Cartagena será entonces una extensión bíblica y caribeña de Sodoma y Gomorra, donde la gorda de Botero a la cual le restregaron un par de noblezas gringas por la cara, sería la insignia de esta tierra de locura y perversión. A pocas luces, el corralito fantástico será a causa de este atrevimiento y desmadre, una versión actual pobretona de esos dos infiernos de las escrituras que fueron destruidas por Dios; es decir, por estar izada la bandera de la diversidad en la Alcaldía de la ciudad y por ser un acto de lujuria e incitación a la indecencia autorizada por su mandatario mayor, esta tierra de suaves enyucados, irá directo a un mar de lujuria y vulgaridad.
Hay que tener mucha zahorra y pringamosa en esa masa cerebral para creer de verdad que esto se convertirá una ciudad atragantada de impudicia y obscenidad por tener izada una bandera.

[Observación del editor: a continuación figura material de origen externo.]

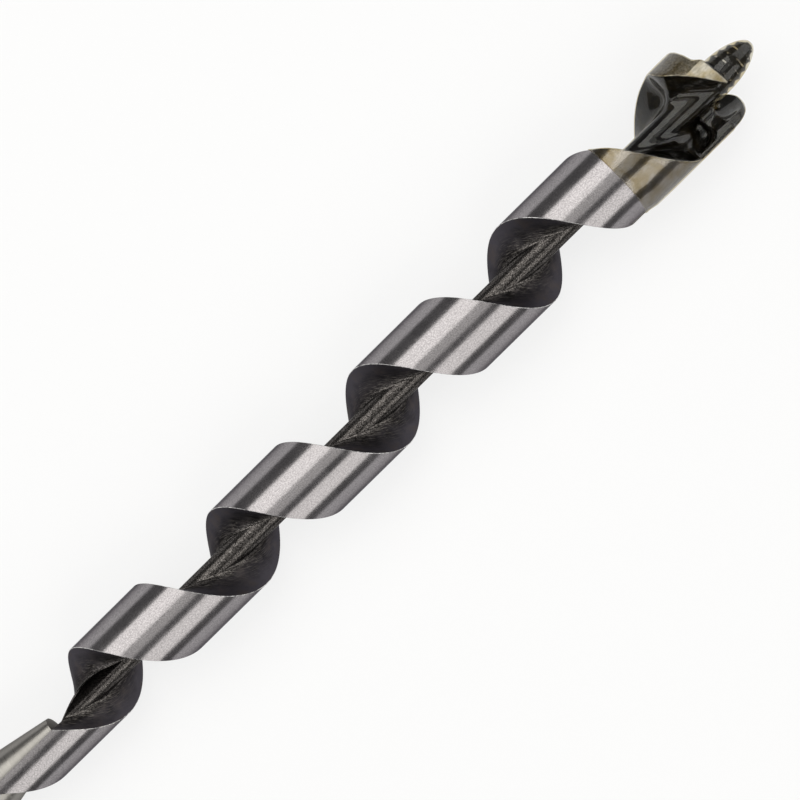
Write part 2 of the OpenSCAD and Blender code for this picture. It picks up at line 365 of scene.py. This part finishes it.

Se debe tener el espíritu de la brutalidad rondando a cada rato por el cráneo para pensar eso, y un vacío extenso en el entendimiento para asegurarlo. Algunos habitantes de la ciudad tienen claro sus prioridades, seguramente si en vez de observar colores alusivos al homosexualismo, hubiera una tela ondeante Nazi, donde se declarara un exterminio absoluto del caribe, o una insignia pirata de calaveras blancas, haciendo alusión al saqueo, cosa que no es necesaria, ya que por estos lugares macondianos, no es necesario izarla, acá roban con o sin bandera, ante los ojos de todos, sin miedo, sin rencores.
Si estuvieran esos emblemas –por poner un ejemplo– bailando al son de la brisa cartagenera no se hiciera tanta alharaca, no se entraría en el desorden emocional que muchos están tratando de superar, no pasaría nada, eso no fuera problema, eso sería folclor. Preocupa más una bandera que los inconvenientes que mantienen a Cartagena arruinada, es un acto perverso y hasta una falta de respeto observar la bandera de la diversidad en la alcaldía que tener un poco de conciencia y entender que el progreso de esta urbe inicia por comprender que la vida no es una dinámica de egoísmos.